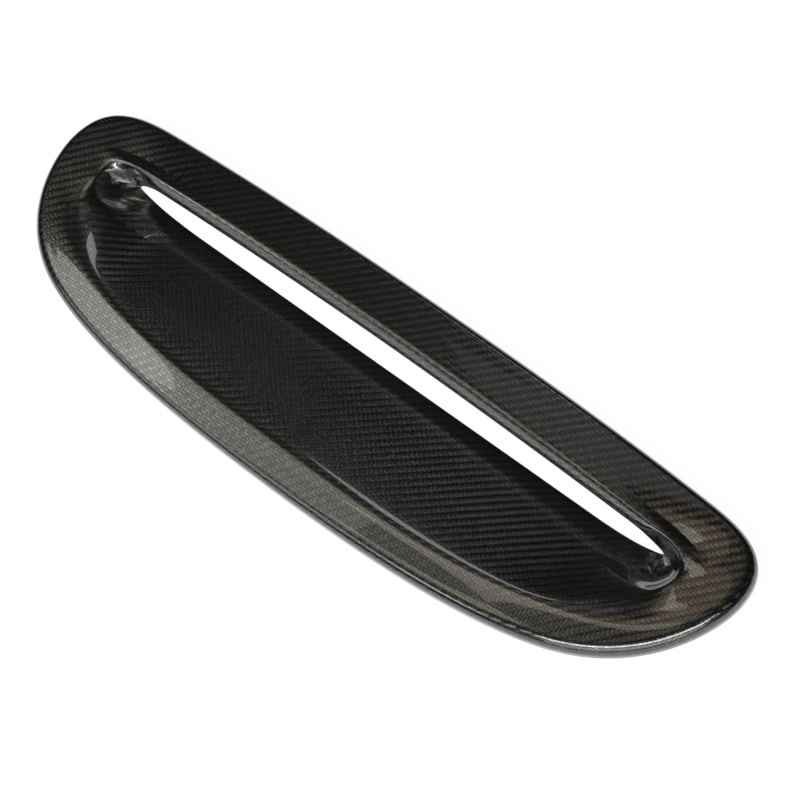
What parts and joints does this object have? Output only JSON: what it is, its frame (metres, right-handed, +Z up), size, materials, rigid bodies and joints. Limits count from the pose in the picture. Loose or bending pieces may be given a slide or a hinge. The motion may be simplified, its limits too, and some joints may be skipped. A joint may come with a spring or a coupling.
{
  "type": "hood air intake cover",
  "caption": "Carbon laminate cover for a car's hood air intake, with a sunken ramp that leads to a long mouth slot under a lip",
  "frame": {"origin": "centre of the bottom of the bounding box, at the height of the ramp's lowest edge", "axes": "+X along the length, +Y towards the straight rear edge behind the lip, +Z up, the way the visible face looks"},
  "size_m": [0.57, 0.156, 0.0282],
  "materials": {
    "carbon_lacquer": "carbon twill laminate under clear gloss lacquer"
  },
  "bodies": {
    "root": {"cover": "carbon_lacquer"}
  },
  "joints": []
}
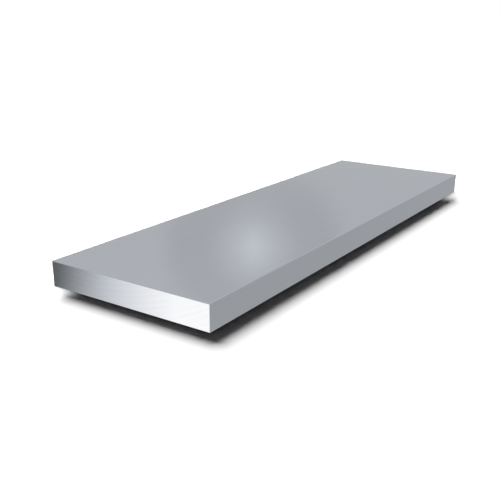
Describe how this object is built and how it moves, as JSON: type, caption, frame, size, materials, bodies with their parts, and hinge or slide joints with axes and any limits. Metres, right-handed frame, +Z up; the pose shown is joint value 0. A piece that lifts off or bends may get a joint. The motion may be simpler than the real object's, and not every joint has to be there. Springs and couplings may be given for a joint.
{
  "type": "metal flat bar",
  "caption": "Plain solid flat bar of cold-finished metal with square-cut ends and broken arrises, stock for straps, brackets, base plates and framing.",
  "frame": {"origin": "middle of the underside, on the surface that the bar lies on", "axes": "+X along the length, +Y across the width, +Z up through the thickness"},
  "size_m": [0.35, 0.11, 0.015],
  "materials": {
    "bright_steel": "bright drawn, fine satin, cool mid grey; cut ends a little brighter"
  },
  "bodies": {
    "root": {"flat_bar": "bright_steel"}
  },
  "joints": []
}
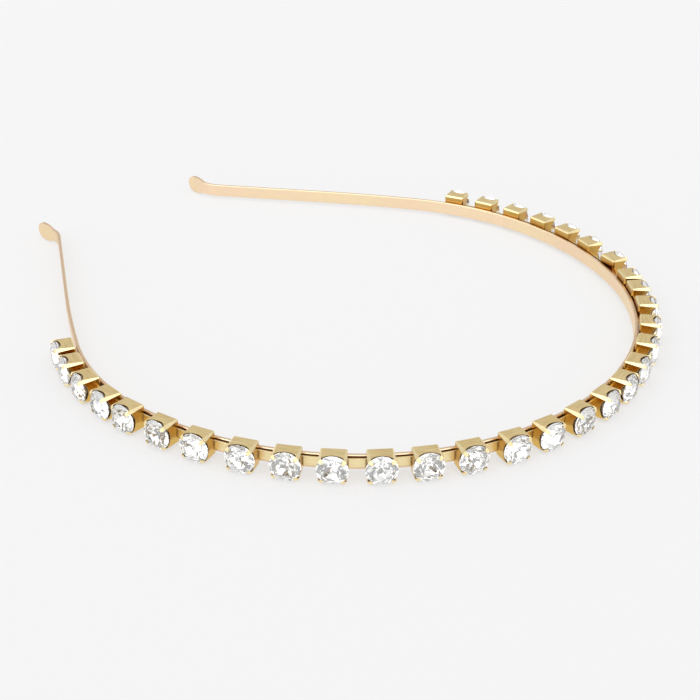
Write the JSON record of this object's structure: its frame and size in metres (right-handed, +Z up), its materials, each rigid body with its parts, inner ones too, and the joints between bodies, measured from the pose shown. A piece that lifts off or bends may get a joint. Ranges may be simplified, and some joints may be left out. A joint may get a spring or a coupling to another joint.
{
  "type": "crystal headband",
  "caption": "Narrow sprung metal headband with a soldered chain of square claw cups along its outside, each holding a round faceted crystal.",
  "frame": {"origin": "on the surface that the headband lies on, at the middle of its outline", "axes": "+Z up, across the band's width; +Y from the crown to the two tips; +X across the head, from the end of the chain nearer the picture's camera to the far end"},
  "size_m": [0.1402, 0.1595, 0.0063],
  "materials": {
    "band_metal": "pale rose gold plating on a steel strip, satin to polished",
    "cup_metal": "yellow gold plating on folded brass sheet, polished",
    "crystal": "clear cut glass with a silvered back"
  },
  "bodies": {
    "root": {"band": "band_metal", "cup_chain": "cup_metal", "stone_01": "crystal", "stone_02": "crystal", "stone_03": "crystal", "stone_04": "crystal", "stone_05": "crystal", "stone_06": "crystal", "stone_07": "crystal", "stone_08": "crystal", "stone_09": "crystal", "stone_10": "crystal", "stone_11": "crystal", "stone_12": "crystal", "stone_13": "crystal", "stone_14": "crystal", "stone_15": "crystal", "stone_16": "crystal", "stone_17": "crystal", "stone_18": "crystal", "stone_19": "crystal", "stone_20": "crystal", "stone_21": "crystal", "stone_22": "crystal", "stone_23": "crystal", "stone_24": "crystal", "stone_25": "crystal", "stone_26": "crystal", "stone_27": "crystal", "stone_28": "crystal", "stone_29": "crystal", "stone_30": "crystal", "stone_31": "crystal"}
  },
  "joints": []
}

To be done
Exactly as written above, please repeat the entries.

Correct result
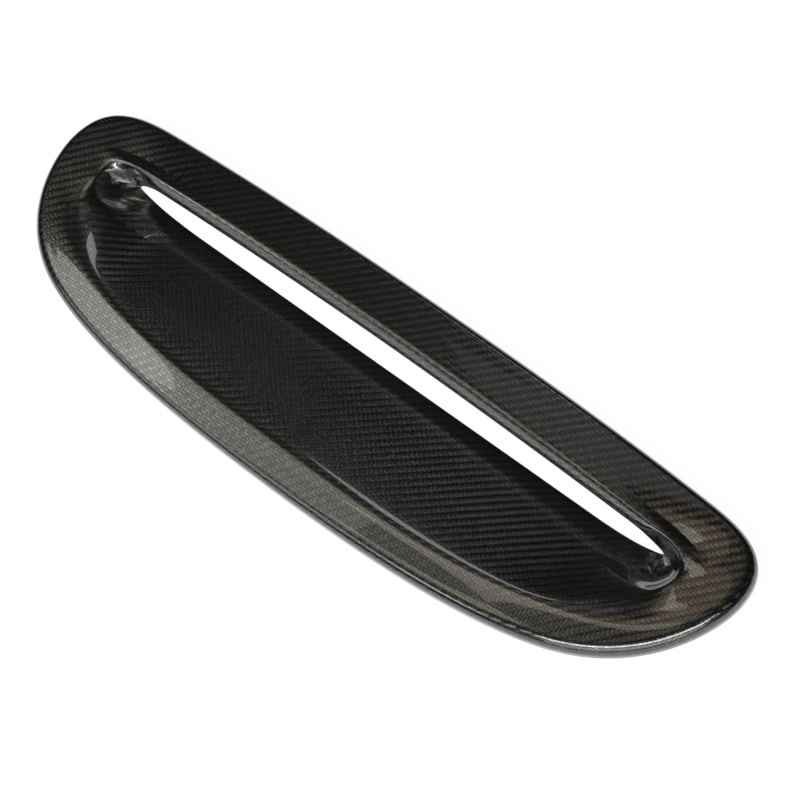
What parts and joints does this object have? Output only JSON: what it is, its frame (metres, right-handed, +Z up), size, materials, rigid bodies and joints. Limits count from the pose in the picture. Loose or bending pieces may be given a slide or a hinge. The motion may be simplified, its limits too, and some joints may be skipped. A joint may come with a spring or a coupling.
{
  "type": "hood air intake cover",
  "caption": "Carbon laminate cover for a car's hood air intake, with a sunken ramp that leads to a long mouth slot under a lip",
  "frame": {"origin": "centre of the bottom of the bounding box, at the height of the ramp's lowest edge", "axes": "+X along the length, +Y towards the straight rear edge behind the lip, +Z up, the way the visible face looks"},
  "size_m": [0.57, 0.156, 0.0282],
  "materials": {
    "carbon_lacquer": "carbon twill laminate under clear gloss lacquer"
  },
  "bodies": {
    "root": {"cover": "carbon_lacquer"}
  },
  "joints": []
}
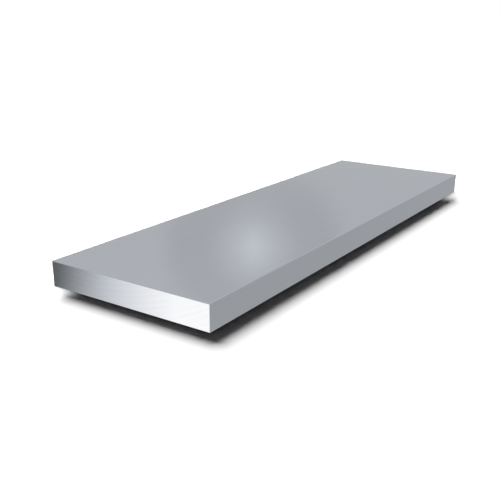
Describe how this object is built and how it moves, as JSON: type, caption, frame, size, materials, bodies with their parts, and hinge or slide joints with axes and any limits. Metres, right-handed frame, +Z up; the pose shown is joint value 0. A piece that lifts off or bends may get a joint. The motion may be simpler than the real object's, and not every joint has to be there. Springs and couplings may be given for a joint.
{
  "type": "metal flat bar",
  "caption": "Plain solid flat bar of cold-finished metal with square-cut ends and broken arrises, stock for straps, brackets, base plates and framing.",
  "frame": {"origin": "middle of the underside, on the surface that the bar lies on", "axes": "+X along the length, +Y across the width, +Z up through the thickness"},
  "size_m": [0.35, 0.11, 0.015],
  "materials": {
    "bright_steel": "bright drawn, fine satin, cool mid grey; cut ends a little brighter"
  },
  "bodies": {
    "root": {"flat_bar": "bright_steel"}
  },
  "joints": []
}
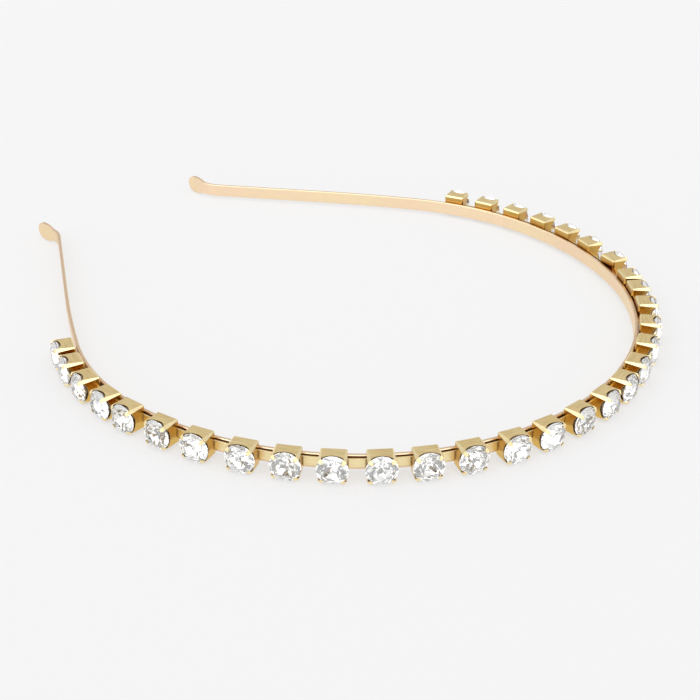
Write the JSON record of this object's structure: its frame and size in metres (right-handed, +Z up), its materials, each rigid body with its parts, inner ones too, and the joints between bodies, measured from the pose shown. A piece that lifts off or bends may get a joint. Ranges may be simplified, and some joints may be left out. A joint may get a spring or a coupling to another joint.
{
  "type": "crystal headband",
  "caption": "Narrow sprung metal headband with a soldered chain of square claw cups along its outside, each holding a round faceted crystal.",
  "frame": {"origin": "on the surface that the headband lies on, at the middle of its outline", "axes": "+Z up, across the band's width; +Y from the crown to the two tips; +X across the head, from the end of the chain nearer the picture's camera to the far end"},
  "size_m": [0.1402, 0.1595, 0.0063],
  "materials": {
    "band_metal": "pale rose gold plating on a steel strip, satin to polished",
    "cup_metal": "yellow gold plating on folded brass sheet, polished",
    "crystal": "clear cut glass with a silvered back"
  },
  "bodies": {
    "root": {"band": "band_metal", "cup_chain": "cup_metal", "stone_01": "crystal", "stone_02": "crystal", "stone_03": "crystal", "stone_04": "crystal", "stone_05": "crystal", "stone_06": "crystal", "stone_07": "crystal", "stone_08": "crystal", "stone_09": "crystal", "stone_10": "crystal", "stone_11": "crystal", "stone_12": "crystal", "stone_13": "crystal", "stone_14": "crystal", "stone_15": "crystal", "stone_16": "crystal", "stone_17": "crystal", "stone_18": "crystal", "stone_19": "crystal", "stone_20": "crystal", "stone_21": "crystal", "stone_22": "crystal", "stone_23": "crystal", "stone_24": "crystal", "stone_25": "crystal", "stone_26": "crystal", "stone_27": "crystal", "stone_28": "crystal", "stone_29": "crystal", "stone_30": "crystal", "stone_31": "crystal"}
  },
  "joints": []
}